Posted by: dahlia6 at January 13, 2011 9:01 AM

Oh, I forgot, though it really doesn't count, but dammit, I want something cool so the Steven Segal thing isn't the only thing said about my homeplace. Timothy Olyphant's show Justified, while filmed in Pennsylvania, is set in Harlan County, right over the mountain from me. Used to be a righteous violent place too, back in the day. Also, Harlan County U.S.A., about the coal mining strikes during the 70's, was in Harlan County. So I guess what I'm saying is lock your doors if you ever happen to be driving through there.

Posted by: dahlia6 at January 13, 2011 9:10 AM

@annoyingmouse and Petrie:

Some kids I went to school with were in Mighty Ducks as opponents (the snobby kids, yay!). And I knew a girl in college who was in Drop Dead Gorgeous for about half a second.

For a terrible movie from MN, try Feeling Minnesota. Keanu at his finest. Sugar and Spice was also filmed in MN.

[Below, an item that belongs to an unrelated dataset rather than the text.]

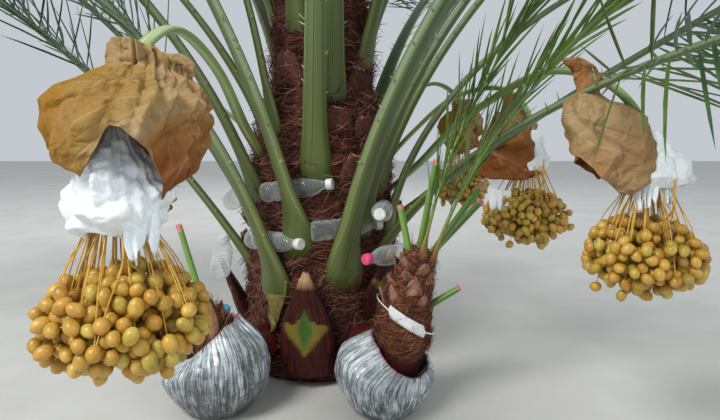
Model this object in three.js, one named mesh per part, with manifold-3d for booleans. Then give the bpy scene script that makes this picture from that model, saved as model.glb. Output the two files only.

For better stuff, there's the iconic Purple Rain, though it never gets old to have bands freak out about playing in First Avenue. Also, an indie film (available streaming on Netflix) called Into Temptation, starring Jeremy Sisto and Kristin Chenoweth. Many local scenery sightings and a friend of mine from college played the girl in the booth at Sex World. There's also Sweet Land, about northern MN (which I haven't seen).

Also, quite a bit of Franzen's Freedom takes place in St. Paul. I lived one neighborhood over from Patty and Walter's, so that was pretty cool.